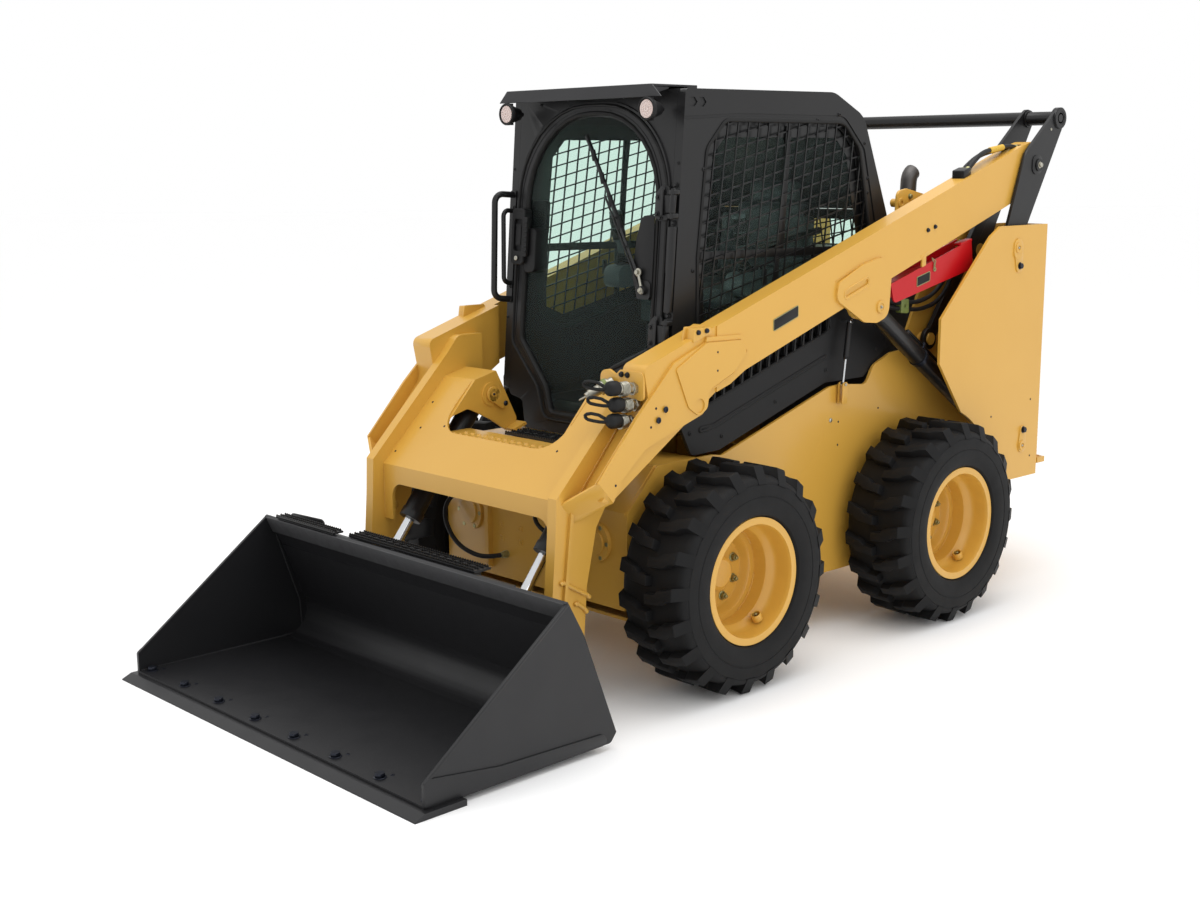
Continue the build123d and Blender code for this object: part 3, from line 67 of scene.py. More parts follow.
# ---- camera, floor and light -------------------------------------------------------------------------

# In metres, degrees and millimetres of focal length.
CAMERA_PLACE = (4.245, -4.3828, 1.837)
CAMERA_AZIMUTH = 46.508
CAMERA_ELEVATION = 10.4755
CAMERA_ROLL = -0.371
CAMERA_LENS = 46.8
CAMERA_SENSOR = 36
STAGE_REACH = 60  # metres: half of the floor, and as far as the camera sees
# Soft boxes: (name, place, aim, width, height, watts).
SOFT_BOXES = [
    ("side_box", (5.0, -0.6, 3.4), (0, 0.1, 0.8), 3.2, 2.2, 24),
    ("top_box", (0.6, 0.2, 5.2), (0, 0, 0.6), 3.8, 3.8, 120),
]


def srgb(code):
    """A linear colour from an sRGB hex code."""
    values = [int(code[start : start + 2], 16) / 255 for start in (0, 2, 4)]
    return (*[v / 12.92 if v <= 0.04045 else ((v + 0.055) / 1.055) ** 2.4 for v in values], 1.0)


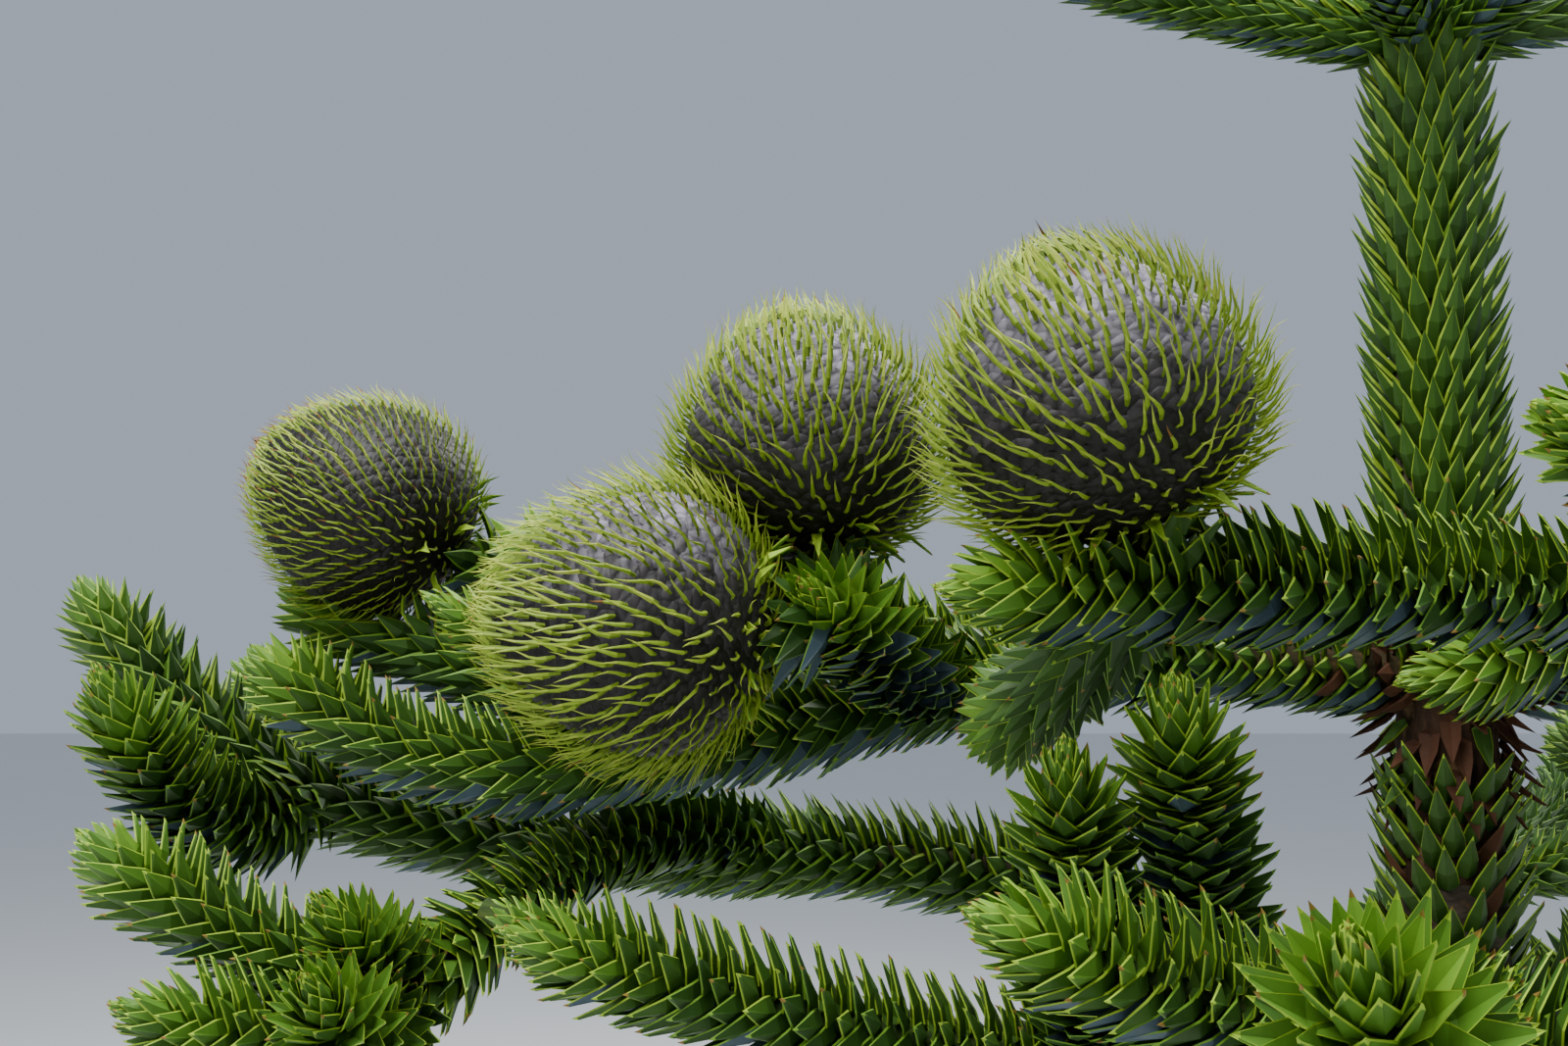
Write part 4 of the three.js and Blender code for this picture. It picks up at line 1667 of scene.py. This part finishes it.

* * * * * * * * *

§ Task requirements: Each entry above is to be printed again exactly.

§ Written solution:
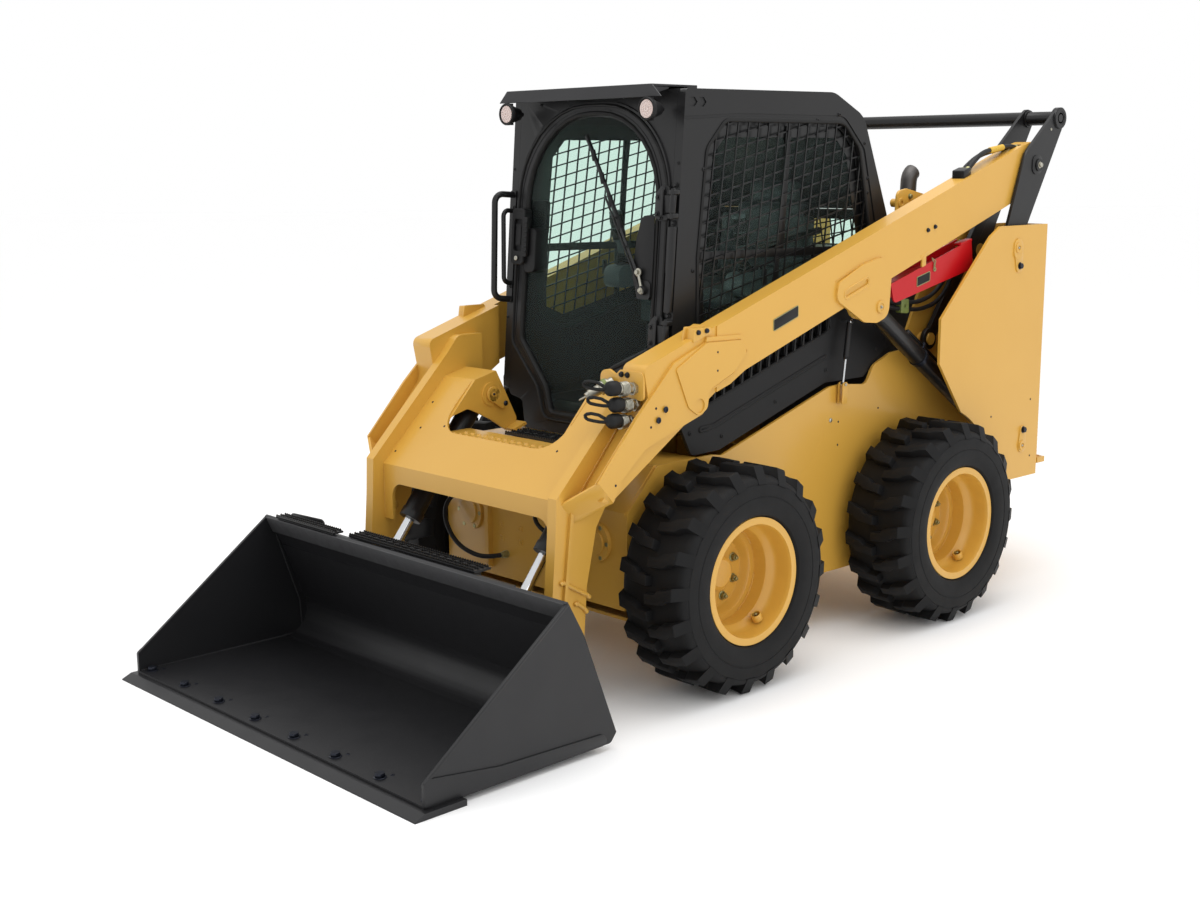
Continue the build123d and Blender code for this object: part 3, from line 67 of scene.py. More parts follow.
# ---- camera, floor and light -------------------------------------------------------------------------

# In metres, degrees and millimetres of focal length.
CAMERA_PLACE = (4.245, -4.3828, 1.837)
CAMERA_AZIMUTH = 46.508
CAMERA_ELEVATION = 10.4755
CAMERA_ROLL = -0.371
CAMERA_LENS = 46.8
CAMERA_SENSOR = 36
STAGE_REACH = 60  # metres: half of the floor, and as far as the camera sees
# Soft boxes: (name, place, aim, width, height, watts).
SOFT_BOXES = [
    ("side_box", (5.0, -0.6, 3.4), (0, 0.1, 0.8), 3.2, 2.2, 24),
    ("top_box", (0.6, 0.2, 5.2), (0, 0, 0.6), 3.8, 3.8, 120),
]


def srgb(code):
    """A linear colour from an sRGB hex code."""
    values = [int(code[start : start + 2], 16) / 255 for start in (0, 2, 4)]
    return (*[v / 12.92 if v <= 0.04045 else ((v + 0.055) / 1.055) ** 2.4 for v in values], 1.0)


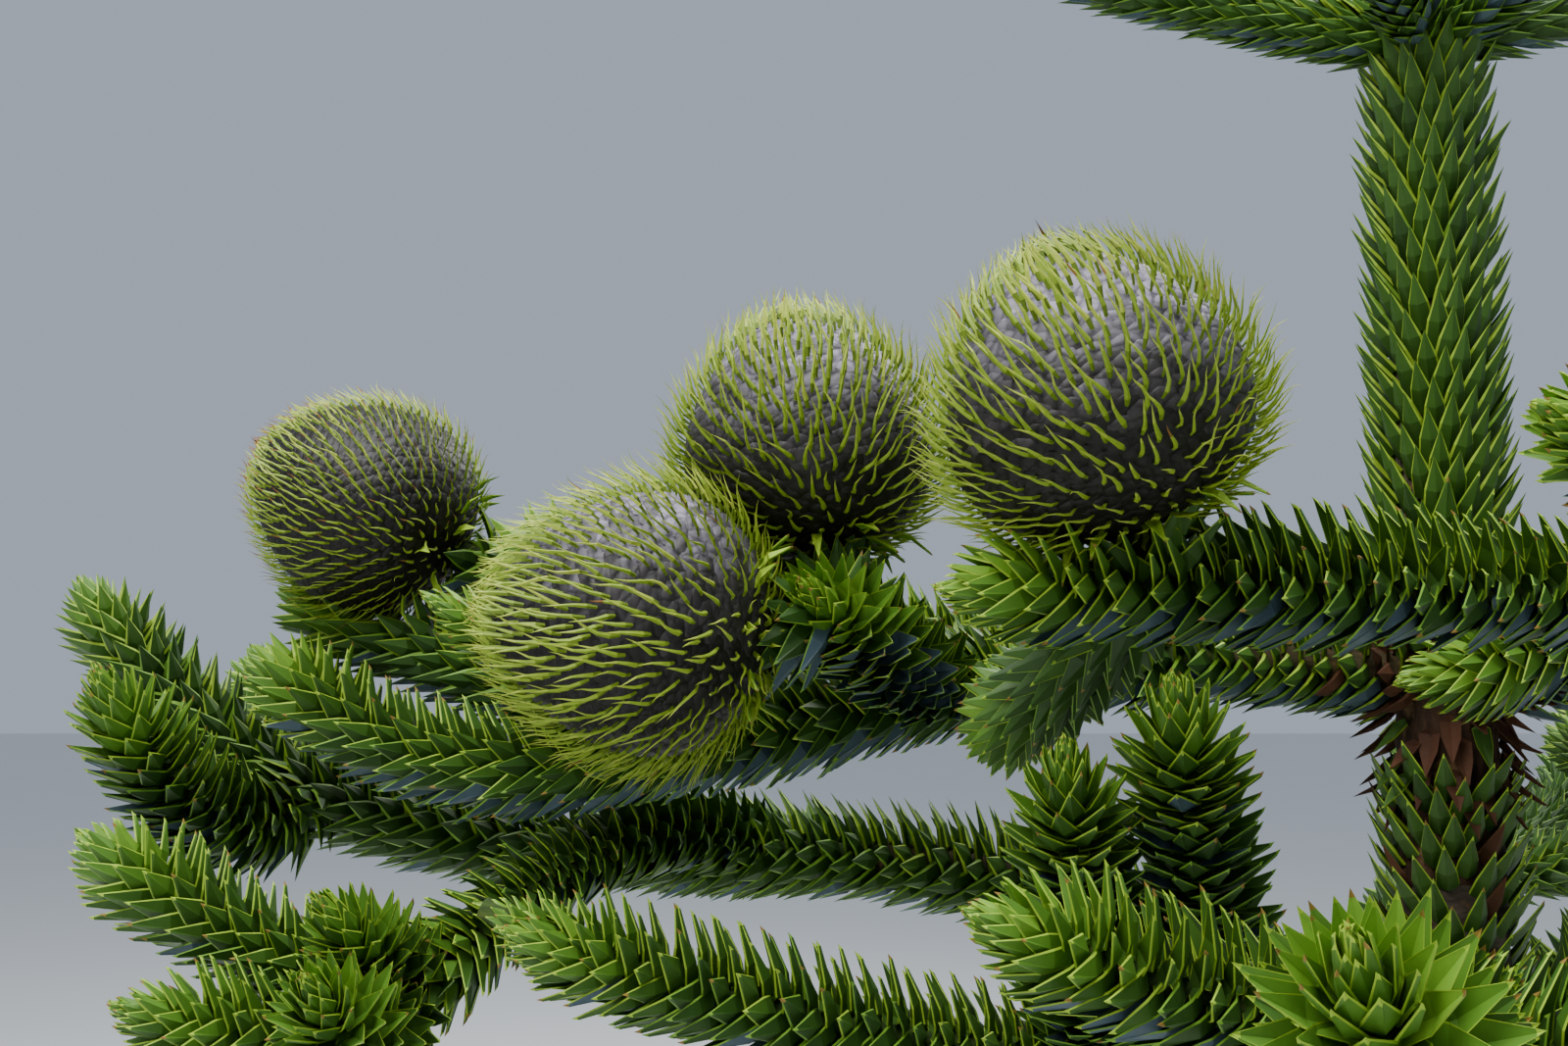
Write part 4 of the three.js and Blender code for this picture. It picks up at line 1667 of scene.py. This part finishes it.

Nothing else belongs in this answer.